— PROBLEM TO WORK ON —
Write out every line of the material exactly as it appears.

--- Start of DATASET EXTRACT ---

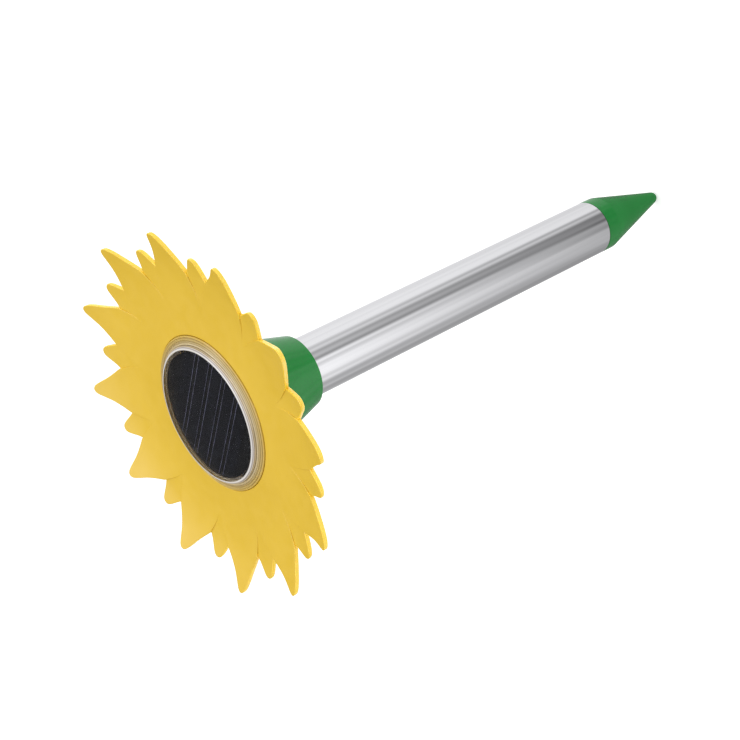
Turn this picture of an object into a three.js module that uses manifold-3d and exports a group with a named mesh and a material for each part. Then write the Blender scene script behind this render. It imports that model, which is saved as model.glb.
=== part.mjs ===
// A solar ground-stake pest repeller with a sunflower head.
// Units are millimetres, +Z is up, and the origin is the tip of the spike, on the axis of the tube.
// The flower faces up: its solar panel charges one cell, and the sounder in the tube beats every half minute.
import * as THREE from "three";
import { mergeVertices } from "three/addons/utils/BufferGeometryUtils.js";
import Module from "manifold-3d";

const wasm = await Module();
wasm.setup();

// ---- Driving dimensions ----

const GAP = 0.3; // clearance between pieces that touch on the real object
const ROUND = 36; // sides of a large round piece
const SMALL_ROUND = 16; // sides of a small round piece

const TUBE_R = 16;
const TUBE_WALL = 1;
const TUBE_BORE_R = TUBE_R - TUBE_WALL;
const TUBE_BOTTOM = 61;
const TUBE_LENGTH = 268;
const TUBE_TOP = TUBE_BOTTOM + TUBE_LENGTH;

const FACE_Z = 343.5; // the flower's front face, where the lens sits
const PETAL_TIP_R = 97.2;
const SHORT_TIP_R = 87.8;
const NOTCH_R = 77.5; // where the edges of a long and a short petal meet
const MEET_R = 61; // where two long petals meet over the root of a short one
const PETAL_PAIRS = 12;
const PAIR_ANGLE = 360 / PETAL_PAIRS;
const LONG_HALF_ANGLE = 9.4; // degrees from a long petal's middle to its notch
const DISH_START_R = 42;
const DISH_RISE = 9.5; // how far the long tips stand in front of the face
const SHEET = 2.4; // thickness of the moulded petals
const LAYER_STEP = 1.2; // how far the short petals lie behind the long ones

const WELL_R = 36.7;
const WELL_WALL_R = 38.9;
const WELL_FLOOR_TOP = 338.6;
const WELL_FLOOR_BOTTOM = 336.4;
const LENS_R = 41.4;
const PANEL_R = 35.2;

const CUP_BOTTOM = 287.5;
const CUP_TOP = WELL_FLOOR_BOTTOM - GAP;
const CUP_BOTTOM_R = 19.7;
const CUP_FLARE = 0.275; // growth of the cup's radius for each millimetre up
const CUP_WALL = 2.1;
const SLEEVE_BORE_R = TUBE_R + GAP;
const SLEEVE_R = 18.3;
const LIP_BOTTOM = TUBE_TOP + GAP;
const LIP_TOP = 331.4;
const LIP_BORE_R = 14.5;

const CARRIER_R = 14.1;
const CARRIER_WALL = 1.5;
const CARRIER_BOTTOM = 206;
const FLANGE_BOTTOM = LIP_TOP + GAP;
const FLANGE_TOP = FLANGE_BOTTOM + 1.5;

// ---- Helpers ----

const degrees = (angle) => (angle * Math.PI) / 180;
const cupRadius = (z) => CUP_BOTTOM_R + CUP_FLARE * (z - CUP_BOTTOM);

// A solid of revolution about Z from [radius, height] points that run bottom, outside, top.
function turned(profile, sides = ROUND) {
  const points = profile.map(([r, z]) => new THREE.Vector2(r, z));
  return new THREE.LatheGeometry(points, sides).rotateX(Math.PI / 2);
}

// A ring about Z with a rectangular section.
function ring(innerR, outerR, bottom, top, sides = ROUND) {
  const section = [[innerR, bottom], [outerR, bottom], [outerR, top], [innerR, top], [innerR, bottom]];
  return turned(section, sides);
}

// An upright round bar.
function bar(radius, bottom, top, sides = SMALL_ROUND) {
  return turned([[0, bottom], [radius, bottom], [radius, top], [0, top]], sides);
}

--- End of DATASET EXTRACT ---

— CORRECT RESULT —
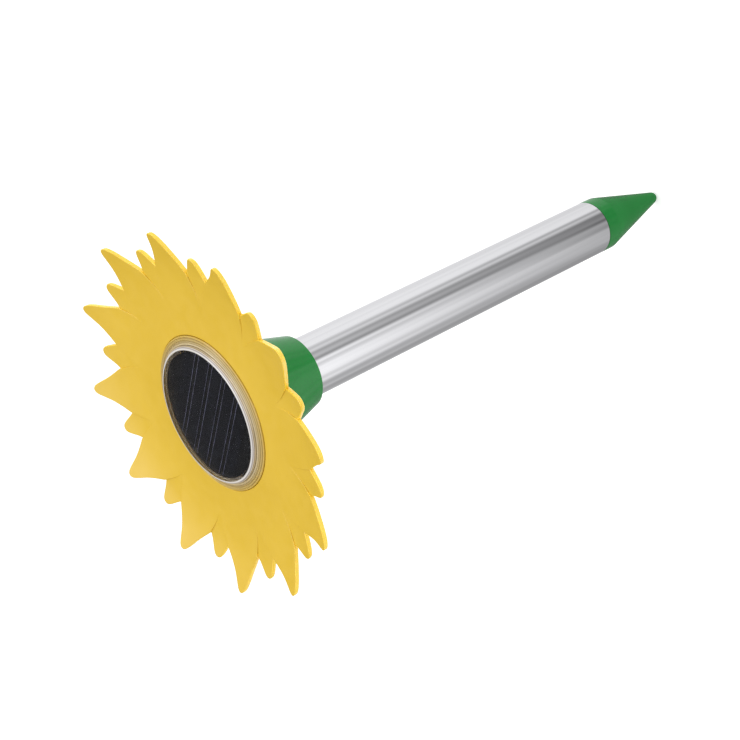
Turn this picture of an object into a three.js module that uses manifold-3d and exports a group with a named mesh and a material for each part. Then write the Blender scene script behind this render. It imports that model, which is saved as model.glb.
=== part.mjs ===
// A solar ground-stake pest repeller with a sunflower head.
// Units are millimetres, +Z is up, and the origin is the tip of the spike, on the axis of the tube.
// The flower faces up: its solar panel charges one cell, and the sounder in the tube beats every half minute.
import * as THREE from "three";
import { mergeVertices } from "three/addons/utils/BufferGeometryUtils.js";
import Module from "manifold-3d";

const wasm = await Module();
wasm.setup();

// ---- Driving dimensions ----

const GAP = 0.3; // clearance between pieces that touch on the real object
const ROUND = 36; // sides of a large round piece
const SMALL_ROUND = 16; // sides of a small round piece

const TUBE_R = 16;
const TUBE_WALL = 1;
const TUBE_BORE_R = TUBE_R - TUBE_WALL;
const TUBE_BOTTOM = 61;
const TUBE_LENGTH = 268;
const TUBE_TOP = TUBE_BOTTOM + TUBE_LENGTH;

const FACE_Z = 343.5; // the flower's front face, where the lens sits
const PETAL_TIP_R = 97.2;
const SHORT_TIP_R = 87.8;
const NOTCH_R = 77.5; // where the edges of a long and a short petal meet
const MEET_R = 61; // where two long petals meet over the root of a short one
const PETAL_PAIRS = 12;
const PAIR_ANGLE = 360 / PETAL_PAIRS;
const LONG_HALF_ANGLE = 9.4; // degrees from a long petal's middle to its notch
const DISH_START_R = 42;
const DISH_RISE = 9.5; // how far the long tips stand in front of the face
const SHEET = 2.4; // thickness of the moulded petals
const LAYER_STEP = 1.2; // how far the short petals lie behind the long ones

const WELL_R = 36.7;
const WELL_WALL_R = 38.9;
const WELL_FLOOR_TOP = 338.6;
const WELL_FLOOR_BOTTOM = 336.4;
const LENS_R = 41.4;
const PANEL_R = 35.2;

const CUP_BOTTOM = 287.5;
const CUP_TOP = WELL_FLOOR_BOTTOM - GAP;
const CUP_BOTTOM_R = 19.7;
const CUP_FLARE = 0.275; // growth of the cup's radius for each millimetre up
const CUP_WALL = 2.1;
const SLEEVE_BORE_R = TUBE_R + GAP;
const SLEEVE_R = 18.3;
const LIP_BOTTOM = TUBE_TOP + GAP;
const LIP_TOP = 331.4;
const LIP_BORE_R = 14.5;

const CARRIER_R = 14.1;
const CARRIER_WALL = 1.5;
const CARRIER_BOTTOM = 206;
const FLANGE_BOTTOM = LIP_TOP + GAP;
const FLANGE_TOP = FLANGE_BOTTOM + 1.5;

// ---- Helpers ----

const degrees = (angle) => (angle * Math.PI) / 180;
const cupRadius = (z) => CUP_BOTTOM_R + CUP_FLARE * (z - CUP_BOTTOM);

// A solid of revolution about Z from [radius, height] points that run bottom, outside, top.
function turned(profile, sides = ROUND) {
  const points = profile.map(([r, z]) => new THREE.Vector2(r, z));
  return new THREE.LatheGeometry(points, sides).rotateX(Math.PI / 2);
}

// A ring about Z with a rectangular section.
function ring(innerR, outerR, bottom, top, sides = ROUND) {
  const section = [[innerR, bottom], [outerR, bottom], [outerR, top], [innerR, top], [innerR, bottom]];
  return turned(section, sides);
}

// An upright round bar.
function bar(radius, bottom, top, sides = SMALL_ROUND) {
  return turned([[0, bottom], [radius, bottom], [radius, top], [0, top]], sides);
}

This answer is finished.